Being a patient, Carson says, taught him how to treat his own patients better. "I try harder now to make sure patients have as much information as possible, not only pre-op, but during the course of their recuperation," he says. "I try to make sure even more now that they know what to expect from day one, day two, day three, from week one, week two, week three."
During the course of Carson's surgery and recovery, he had questions for his medical team. He says he took a very active role in the process, looking at his own scans and x-rays, even seeking second opinions.
Carson found out within hours of the surgery that the operation had been a success. But he also learned something that rocked him to his foundation: The cancer was only one millimeter (as close as it could get) from breaking through his prostate gland, and spreading to other parts of his body.

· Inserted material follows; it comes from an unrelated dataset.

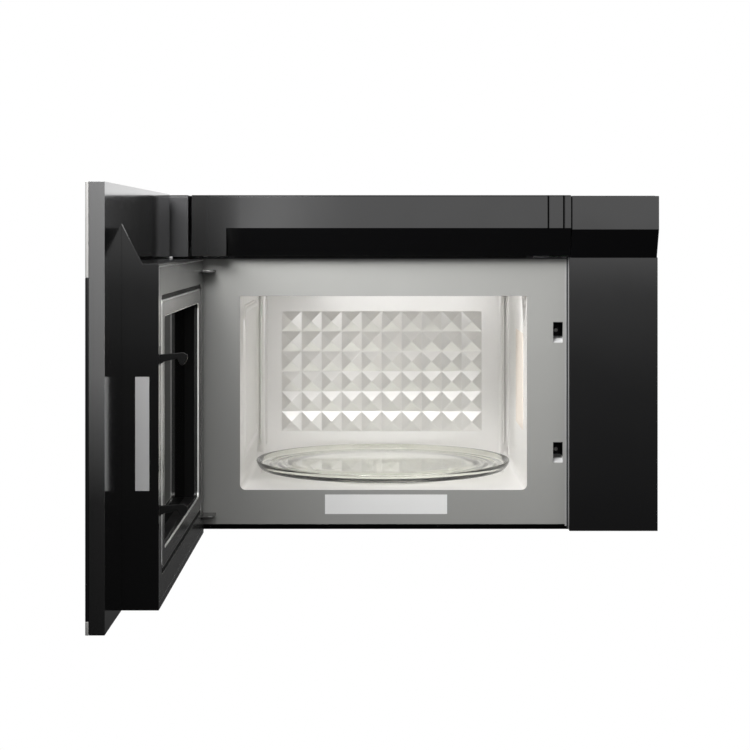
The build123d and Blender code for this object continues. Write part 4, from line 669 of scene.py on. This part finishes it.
def newPiece(name, points, faces, material, body, replaced=()):
    # A mesh object from arrays, with its doubles merged and its faces turned outwards.
    mesh = bpy.data.meshes.new(name)
    mesh.from_pydata(points.reshape(-1, 3).tolist(), [], faces.tolist())
    shape = bmesh.new()
    shape.from_mesh(mesh)
    bmesh.ops.remove_doubles(shape, verts=shape.verts, dist=mergeDistance)
    bmesh.ops.recalc_face_normals(shape, faces=shape.faces)
    shape.to_mesh(mesh)
    shape.free()
    mesh.materials.append(material)
    piece = bpy.data.objects.new(name, mesh)
    scene.collection.objects.link(piece)
    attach(piece, body)
    if replaced:
        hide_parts(*replaced)
    return piece


backValues = {
    "columns": 10, "rows": 6, "pitch": 29.4 * mm, "height": 4.4 * mm,
    "centre": (-39.0 * mm, -40.2 * mm), "faceY": -15.0 * mm, "sheet": 1.0 * mm,
    "edge": 0.35 * mm, "edgeSegments": 2, "edgeAngle": 8,
}


def makeBackPanel(values):
    # Height is 0 on every line of the half-pitch grid but at its odd-odd points, the pyramids'
    # tips; each quarter is cut from corner to tip, so that all four sides come out flat.
    low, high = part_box("cavity_back_panel")
    pitch = values["pitch"]
    xs = values["centre"][0] + (np.arange(2 * values["columns"] + 1) - values["columns"]) * pitch / 2
    zs = values["centre"][1] + (np.arange(2 * values["rows"] + 1) - values["rows"]) * pitch / 2
    xs = np.concatenate([[low.x], xs, [high.x]])
    zs = np.concatenate([[low.z], zs, [high.z]])
    i, j = np.meshgrid(np.arange(len(xs)), np.arange(len(zs)), indexing="ij")
    inside = (i > 0) & (i < len(xs) - 1) & (j > 0) & (j < len(zs) - 1)
    tip = inside & (i % 2 == 0) & (j % 2 == 0)
    points = np.stack([xs[i], values["faceY"] - values["height"] * tip, zs[j]], axis=-1)
    quads = gridFaces(len(xs), len(zs))
    alongSlope = (quads[:, 0] // len(zs) + quads[:, 0] % len(zs)) % 2 == 0
    first = np.where(alongSlope[:, None], quads[:, [0, 1, 2]], quads[:, [1, 2, 3]])
    second = np.where(alongSlope[:, None], quads[:, [0, 2, 3]], quads[:, [1, 3, 0]])
    piece = newPiece("pressedBackPanel", points, np.concatenate([first, second]), finishes["cavity_enamel"],
                     "chassis", ["cavity_back_panel"])
    # an open sheet: its faces are turned to the front by hand, and its wall grows backwards
    if sum(face.normal.y for face in piece.data.polygons) > 0:
        piece.data.flip_normals()
    wall = piece.modifiers.new("wall", "SOLIDIFY")
    wall.thickness = values["sheet"]
    wall.offset = -1
    softenEdges(piece, values["edge"], values["edgeSegments"], values["edgeAngle"])
    return piece


trayValues = {
    "centre": (-38.0 * mm, -210.0 * mm),
    "steps": 128,
    # radius and height in mm, round the section from the middle underneath to the middle on top
    "section": [(0, -152.1), (60, -152.1), (120, -152.1), (125, -152.3), (128, -154.6), (131, -155.5),
                (136, -155.2), (139, -156.2), (142, -155.2), (148, -155.2), (151, -156.2), (154, -155.2),
                (159, -155.2), (162, -156.3), (166, -156.0), (168.6, -153.6), (170.6, -150.4),
                (172.0, -147.2), (172.4, -145.2), (171.6, -144.1), (170.2, -144.0), (168.6, -145.2),
                (166.6, -147.4), (163.4, -149.4), (159.0, -150.3), (152, -150.6), (149, -149.8),
                (146, -150.6), (140, -150.6), (137, -149.6), (134, -150.0), (130, -149.2), (126, -148.3),
                (118, -148.1), (60, -148.1), (0, -148.1)],
    "lugs": {"track": 18.0, "radius": 3.0, "round": 1.0, "top": -150.5, "low": -159.1,
             "count": 3, "start": 60, "sides": 24},
}


def makeTray(values):
    # The section turned round the middle: x = cx + r cos a, y = cy + r sin a, z = height.
    section = np.array(values["section"]) * mm
    angle = np.arange(values["steps"]) * 2 * pi / values["steps"]
    radius, height = section[:, 0][:, None], section[:, 1][:, None]
    points = np.stack([values["centre"][0] + radius * np.cos(angle),
                       values["centre"][1] + radius * np.sin(angle),
                       height + 0 * angle], axis=-1)
    faces = [gridFaces(len(section), len(angle), closeColumns=True)]
    points = [points.reshape(-1, 3)]
    # each lug: a round pin whose end closes on a rounded edge, from the middle on top to the middle below
    lug = values["lugs"]
    profile = np.array([(0, lug["top"]), (lug["radius"], lug["top"]),
                        (lug["radius"], lug["low"] + lug["round"]),
                        (lug["radius"] - lug["round"], lug["low"]), (0, lug["low"])]) * mm
    side = np.arange(lug["sides"]) * 2 * pi / lug["sides"]
    for count in range(lug["count"]):
        turn = radians(lug["start"]) + count * 2 * pi / lug["count"]
        centre = [values["centre"][0] + lug["track"] * mm * np.cos(turn),
                  values["centre"][1] + lug["track"] * mm * np.sin(turn)]
        before = sum(len(block) for block in points)
        faces.append(gridFaces(len(profile), len(side), closeColumns=True) + before)
        points.append(np.stack([centre[0] + profile[:, 0][:, None] * np.cos(side),
                                centre[1] + profile[:, 0][:, None] * np.sin(side),
                                profile[:, 1][:, None] + 0 * side], axis=-1).reshape(-1, 3))
    piece = newPiece("turntableTray", np.concatenate(points), np.concatenate(faces), finishes["clear_glass"],
                     "tray", ["glass_tray"])
    smooth = piece.modifiers.new("rounder", "SUBSURF")
    smooth.levels = smooth.render_levels = 1
    for face in piece.data.polygons:
        face.use_smooth = True
    return piece


def roundedPath(low, high, radius, steps=8):
    # Corner centres and outward normals of a rounded rectangle, corner after corner, so that
    # centre + r * normal is the outline of corner radius r.
    quarter = np.arange(steps + 1) * pi / 2 / steps
    signs = [(1, 1), (-1, 1), (-1, -1), (1, -1)]
    centres, normals = [], []
    for corner, (signY, signZ) in enumerate(signs):
        angle = quarter + corner * pi / 2
        y = (high[0] - radius) if signY > 0 else (low[0] + radius)
        z = (high[1] - radius) if signZ > 0 else (low[1] + radius)
        centres.append(np.tile([y, z], (len(angle), 1)))
        normals.append(np.stack([np.cos(angle), np.sin(angle)], axis=1))
    return np.concatenate(centres), np.concatenate(normals)


frameValues = {
    "outerCorner": 5.0 * mm, "innerCorner": 6.0 * mm, "face": -262.95 * mm,
    "window": ((-840.75 * mm, -158.2 * mm), (-481.75 * mm, 77.0 * mm)),
    # which outline (0 the groove's, 1 the window's), offset outwards, height over the face, in mm
    "section": [(0, -0.5, -2.4), (0, 0.0, -1.6), (0, -0.1, -0.9), (0, -0.6, -0.25), (0, -1.5, 0.0),
                (0, -2.4, 0.0), (1, 2.4, 0.0), (1, 1.2, -0.05), (1, 0.3, -0.5), (1, -0.3, -1.4),
                (1, -0.3, -5.4), (1, 0.1, -5.4), (1, 0.6, -1.1), (0, -1.6, -1.1)],
    "bright": (1, 2, 3, 7, 8),            # runs of the section in bright bare steel: partly burnished edges, partly painted highlights on the bevels
}


def makeWindowFrame(values):
    # A closed section carried round two rounded rectangles at once: points of kind 0 follow the
    # groove's outline and points of kind 1 the window's, each moved along the outline's normal.
    low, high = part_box("door_window_frame")
    outer = roundedPath((low.y, low.z), (high.y, high.z), values["outerCorner"])
    inner = roundedPath(*values["window"], values["innerCorner"])
    rings = []
    for kind, out, height in values["section"]:
        centres, normals = inner if kind else outer
        radius = (values["innerCorner"] if kind else values["outerCorner"]) + out * mm
        ring = centres + normals * radius
        rings.append(np.column_stack([np.full(len(ring), values["face"] + height * mm), ring]))
    points = np.stack(rings)
    faces = gridFaces(points.shape[0], points.shape[1], closeRows=True, closeColumns=True)
    piece = newPiece("windowFrame", points, faces, finishes["seal_steel"], "door",
                     ["door_window_frame"])
    piece.data.materials.append(finishes["bare_steel"])
    # the bright runs stand partly for painted highlights on the bevels
    bright = np.isin(np.arange(len(faces)) // points.shape[1], values["bright"])
    piece.data.polygons.foreach_set("material_index", bright.astype(np.int32))
    softenEdges(piece, 0)
    return piece


ribValues = {
    "radius": 1.3 * mm, "low": -148 * mm, "high": 72 * mm, "ending": 8 * mm, "steps": 40, "sides": 20,
    # where each rib stands on the liner, in mm: side wall, cove, back wall
    "places": [(-218.2, -62), (-216.0, -21.5), (-208.0, -15.6),
               (142.2, -97), (142.2, -66), (140.0, -21.5)],
}


def makeCornerRibs(values):
    # Upright beads: radius r * sqrt(1 - e^2), where e runs from 0 to 1 only over the ending of each end.
    height = np.linspace(values["low"], values["high"], values["steps"])
    reach = np.minimum(height - values["low"], values["high"] - height)
    ending = np.clip(1 - reach / values["ending"], 0, 1)
    radius = values["radius"] * np.sqrt(np.clip(1 - ending ** 2, 0, 1))
    angle = np.arange(values["sides"]) * 2 * pi / values["sides"]
    one = gridFaces(len(height), len(angle), closeColumns=True)
    points, faces = [], []
    for count, (x, y) in enumerate(values["places"]):
        points.append(np.stack([x * mm + radius[:, None] * np.cos(angle),
                                y * mm + radius[:, None] * np.sin(angle),
                                height[:, None] + 0 * angle], axis=-1).reshape(-1, 3))
        faces.append(one + count * len(height) * len(angle))
    piece = newPiece("cornerRibs", np.concatenate(points), np.concatenate(faces), finishes["cavity_enamel"],
                     "chassis")
    for face in piece.data.polygons:
        face.use_smooth = True
    return piece


keypadValues = {
    "face": -317.95 * mm, "proud": 0.12 * mm, "sunk": 0.05 * mm, "middle": -950.0 * mm,
    "stroke": 0.8 * mm, "gap": 0.1 * mm,  # a digit's strokes stop just short of each other
    "display": (-37.0, 68.0, 37.0, 94.0),   # left, low, right and high side in mm, from the middle line
    "digit": (4.2 * mm, 7.4 * mm), "pitch": (24.0 * mm, 21.0 * mm), "top": -28.0 * mm,
    # the other keys' marks: length, heights and places
    "bars": (8.0, (52.0, 36.0, 20.0, 4.0), (-24.0, 0.0, 24.0)),
    "columns": 3, "keys": "123456789 0 ",
    # the strokes of each digit: top, upper right, lower right, bottom, lower left, upper left, middle
    "strokes": {"0": "1111110", "1": "0110000", "2": "1101101", "3": "1111001", "4": "0110011",
                "5": "1011011", "6": "1011111", "7": "1110000", "8": "1111111", "9": "1111011"},
}


def flatBoxes(rectangles, values):
    # Closed thin boxes from rectangles (left, low, right, high) in metres, seen from the door's front,
    # where left to right runs against Y; each stands a little out of the glass and a little into it.
    left, low, right, high = np.array(rectangles).T
    y = values["middle"] - np.stack([left, right, right, left], axis=1)
    z = np.stack([low, low, high, high], axis=1)
    layers = [np.stack([np.full_like(y, x), y, z], axis=-1)
              for x in (values["face"] - values["proud"], values["face"] + values["sunk"])]
    points = np.concatenate(layers, axis=1)
    sides = np.array([[0, 1, 2, 3], [4, 7, 6, 5], [0, 4, 5, 1], [1, 5, 6, 2], [2, 6, 7, 3], [3, 7, 4, 0]])
    return points, (sides[None] + 8 * np.arange(len(points))[:, None, None]).reshape(-1, 4)


def makeKeypad(values):
    # Digits of seven strokes on a grid of three columns, short bars for the other keys, and a display.
    width, height = values["digit"]
    stroke, half, gap = values["stroke"], values["stroke"] / 2, values["gap"]
    middle = height / 2
    across = [(stroke + gap, y - half, width - stroke - gap, y + half) for y in (height - half, half, middle)]
    upright = [(x, low + gap, x + stroke, high - gap) for x in (0, width - stroke)
               for low, high in ((0, middle), (middle, height))]
    order = [across[0], upright[3], upright[2], across[1], upright[0], upright[1], across[2]]
    rectangles = []
    for place, key in enumerate(values["keys"]):
        if key == " ":
            continue
        row, column = divmod(place, values["columns"])
        right = (column - (values["columns"] - 1) / 2) * values["pitch"][0] - width / 2
        up = values["top"] - row * values["pitch"][1]
        for used, (x0, z0, x1, z1) in zip(values["strokes"][key], order):
            if used == "1":
                rectangles.append((x0 + right, z0 + up, x1 + right, z1 + up))
    length, heights, places = values["bars"]
    for z in heights:
        for y in places:
            rectangles.append(((y - length / 2) * mm, z * mm, (y + length / 2) * mm, z * mm + stroke))
    points, faces = flatBoxes(rectangles, values)
    newPiece("keyLegends", points, faces, finishes["legend_print"], "door")
    points, faces = flatBoxes([[side * mm for side in values["display"]]], values)
    newPiece("displayWindow", points, faces, finishes["display_glass"], "door")


embossValues = {
    "wall": -218.5 * mm, "sides": ((-340.0 * mm, -126.0 * mm), (-81.0 * mm, 63.0 * mm)), "corner": 22.0 * mm,
    "cornerSteps": 12,
    # offset outwards and height over the wall, in mm
    "section": [(-5.0, -0.4), (-4.6, 0.2), (-3.4, 1.5), (-1.8, 2.5), (0.0, 2.9), (1.8, 2.5), (3.4, 1.5),
                (4.6, 0.2), (5.0, -0.4)],
}


def makeWallEmboss(values):
    # A low rounded bead carried round a rounded rectangle on the left wall, its underside in the sheet.
    centres, normals = roundedPath(*values["sides"], values["corner"], values["cornerSteps"])
    rings = [np.column_stack([np.full(len(centres), values["wall"] + height * mm),
                              centres + normals * (values["corner"] + out * mm)])
             for out, height in values["section"]]
    points = np.stack(rings)
    faces = gridFaces(points.shape[0], points.shape[1], closeRows=True, closeColumns=True)
    piece = newPiece("wallEmboss", points, faces, finishes["cavity_enamel"], "chassis")
    for face in piece.data.polygons:
        face.use_smooth = True
    return piece


makeBackPanel(backValues)
makeWallEmboss(embossValues)
makeKeypad(keypadValues)
makeTray(trayValues)
makeWindowFrame(frameValues)
makeCornerRibs(ribValues)
print("back panel, wall emboss, keypad, tray, window frame and corner ribs made")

During his recovery, he received so many flowers, cards and visitors that a security guard had to be stationed outside his room. "The outpouring was unbelievable," he says. "Bags of cards and letters, everybody from the janitors in the hospital to President and Mrs. Bush, saying that they were praying for me. I was getting letters from church congregations, the Netherlands, Australia, Africa, South America. I realized then that a lot of people cared about me."
Months after the surgery, Carson has had no complications. He did not have to undergo chemotherapy or radiation treatments. "I'm totally not worried," he says. "There's no chance of it coming back [after removal of the prostate gland], unless I grow another prostate. That would really be a story."
Carson said his life-and-death battle with cancer has opened his eyes to the disease. "I was always very interested in cancer. I was spending a lot of time researching therapies for cancers that exist, now I'm looking more at root causes of cancer and how it can be prevented," he says. "It made me much more aware of the whole epidemiology of cancer, and particularly prostate cancer, which is rising rapidly in our society, as is breast cancer."
With one in every three men getting prostate cancer, and one in every eight women getting breast cancer, Carson believes there is cause for great concern. "There certainly seems to be some dietary connection to cancer rates," says Carson, who now emphasizes how it important it is for men, particularly Black men, to get their prostate checked. "And clearly there are environmental issues. Pesticides, water contamination, the list goes on and on. It seems that the more highly sophisticated society gets, the more cancer there is. We have to find better ways to control it."
Carson changed his diet to include mostly organic fruits and vegetables. He says stress also has a direct correlation to cancer, one possible reason why neurosurgeons have a much shorter life expectancy than the average population. "I tried to really cut back on stress," says the doctor, who continues to perform surgery almost every day he's at work. "Now I get in at 7 a.m. and go home now at 6:15 p.m. every day. Before it was 8 p.m. Now everybody knows that I'm leaving at 6:15. Unless there is a dire emergency, I'm out of here."
Since returning to work, Carson says he has learned to manage his time better, getting the same things done and managing to get home earlier. "I feel much more relaxed," he says. "I'm not so tired ... I can spend much more quality time with my family."
That quality time includes walks with his wife and enjoying his passion shooting pool. He continues his busy public speaking engagements, many times traveling across the country several times a week to speak to medical groups, schools and business leaders.
Carson says his previously strong faith has only increased since his battle with prostate cancer. He says he asked God for strength to make it through his surgery, as he does with every surgery that he performs. "I pray before every surgery," he says. "I figure if He created the body, He sure knows how to fix it."